De ce foisonnement de matière, nous retiendrons deux idées force.

La première, qui traverse l’ouvrage, est l’immensité du travail de prévention à mettre en place, quelles que soient les situations et les populations. La marginalité implique un accès à l’information et à la prévention des plus réduits. Elle implique aussi la criminalisation des comportements et des individus, ce qui rend l’action des travailleurs sociaux et de santé communautaire des plus périlleuses, tant pour la mise en place de la prévention que pour leur propre sécurité. À cet égard, Ralf Jürgen qui étudie les lois sur la drogue et la vulnérabilité des UDI au VIH montre que les ressources sont davantage consacrées à l’application de la loi qu’aux programmes de prévention et de traitement pour les utilisateurs de drogues. Par ailleurs, il souligne que la criminalisation de l’usage de drogue aggrave plus les méfaits de cette consommation qu’elle ne les réduit, tant du point de vue financier que sanitaire : le marché noir par nature échappe à tout contrôle de prix et de qualité des produits. De son côté, Michel Perreault fustige les interdits imposés par les lois pénales dont les effets sont la déstructuration des UDI par rapport au travail de prévention.

L’action de la police entrave aussi le travail de prévention. L’assimilation peut être facile entre la police et les travailleurs de la prévention. Mais, bien plus, les descentes de police et les arrestations réduisent le plus souvent à néant le travail de prévention : les personnes intégrées dans les programmes se déplaçant alors ou se retrouvant enfermées.

Sans compter enfin que la marge est un milieu d’une extrême violence, violence donnée ou violence subie, notamment par les travailleuses du sexe.

Cela nous mène vers la deuxième idée force autour de la transmission du VIH et des IST en milieu de vulnérabilité. D’une manière générale, le VIH et les mesures de protection semblent assez bien connus, mais les autres IST le sont moins. Ce n’est pas pour autant que les individus sont prudents.

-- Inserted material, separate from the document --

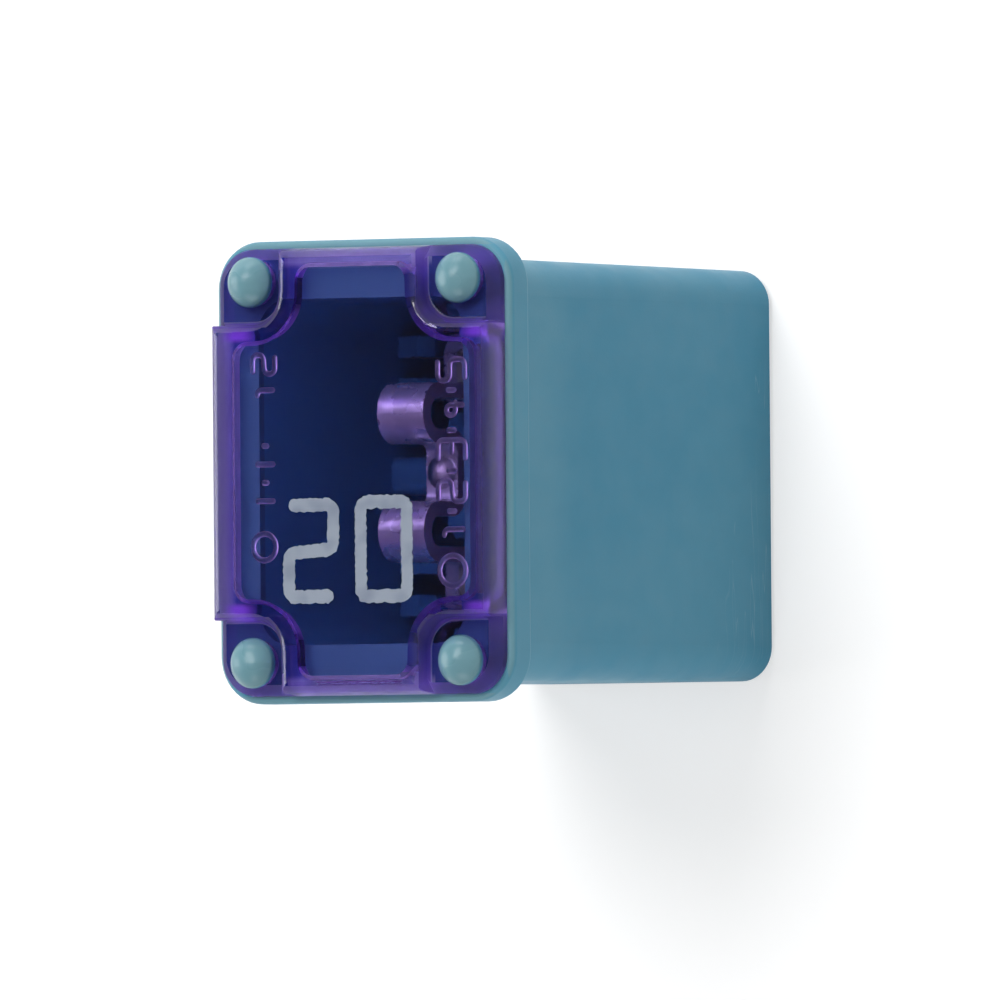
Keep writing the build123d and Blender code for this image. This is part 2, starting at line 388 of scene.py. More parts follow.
@dataclass(frozen=True)
class Specks:
    """Scattered specks of one kind."""

    closeness: float  # cells to the metre
    size: float  # of a speck, against its cell
    share: float  # of the cells that hold one

    def mask(self, paint: Material) -> Socket:
        """Give 1 on each speck."""
        values = {"Closeness": self.closeness, "Size": self.size, "Share": self.share}
        return paint.use(specks(), **values)["Mask"]


@dataclass(frozen=True)
class Band:
    """A band of painted light along both sides of the flange, in millimetres from the middle."""

    bare: float  # it grows from here
    palest: float  # to here
    end: float  # and stops here
    half: float  # half its length

    def mask(self, paint: Material, out: Socket, along: Socket) -> Socket:
        """Give the band's strength.

        Args:
            paint: The material.
            out: The place along the axis in which the band grows.
            along: The place along the band.

        Returns:
            The mask.
        """
        grown = paint.rise(paint.size(out), (self.bare, self.palest))
        return paint.times(grown, paint.within(out, self.end), paint.within(along, self.half))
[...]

Dominique Damant et ses collègues expliquent que le climat de violence dans lequel vivent les femmes travailleuses du sexe les rend vulnérables aux proxénètes ou aux clients, qui peuvent les forcer à des rapports sexuels non protégés. De même pour les personnes itinérantes (Shirley Roy et al.), soumises aux agressions sexuelles.

Mais c’est surtout du côté des représentations de l’acte sexuel ou de la maladie que les choses se passent – ou ne se passent pas. Il devient ainsi difficile d’avoir un comportement de safe sex lorsqu’une vie affective et sentimentale existe entre partenaires, à tout le moins une relation de confiance, même avec un « client ». L’utilisation du condom n’est plus une barrière à l’infection, mais une barrière aux sentiments. Ce qui semble irrecevable (Dominique Damant).

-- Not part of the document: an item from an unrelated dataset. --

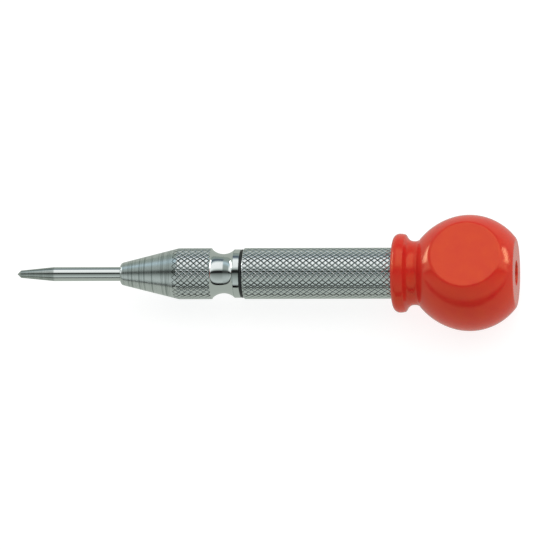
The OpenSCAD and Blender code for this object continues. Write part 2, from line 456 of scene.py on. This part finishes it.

Du côté de la communauté gaie ou des HARSAH et PVVIH, les pratiques sexuelles à haut risque non protégées « barebacking » existent encore, voire sont recherchées, alors que la communauté s’était fortement mobilisée dès l’apparition de l’épidémie. L’accès à la tri-thérapie semble avoir fonctionné dans le sens d’une certaine banalisation du VIH-Sida : de la mort certaine, on passe à la gestion d’une maladie qu’on ne pense plus mortelle.

On soulignera enfin que les utilisateurs de drogue par injection sont certainement les plus en danger et vivent ce que la communauté gaie a pu vivre 20 ans auparavant, avant sa mobilisation. Mais les situations restent différentes. Là où les homosexuels masculins ont su trouver les ressources pour se mobiliser, la prévention chez les UDI reste un échec, comme le constate en conclusion de l’ouvrage Roger Le Clerc. Echec dû aux multiples besoins des personnes : ressources, logement, communication, sentiment de solidarité, etc.

Echec dû aussi, d’une manière générale et quelle que soit la population, au manque de culture de prévention de la société. C’est sur cette limite politique que conclut amèrement Roger Le Clerc ce voyage au centre de la marginalité.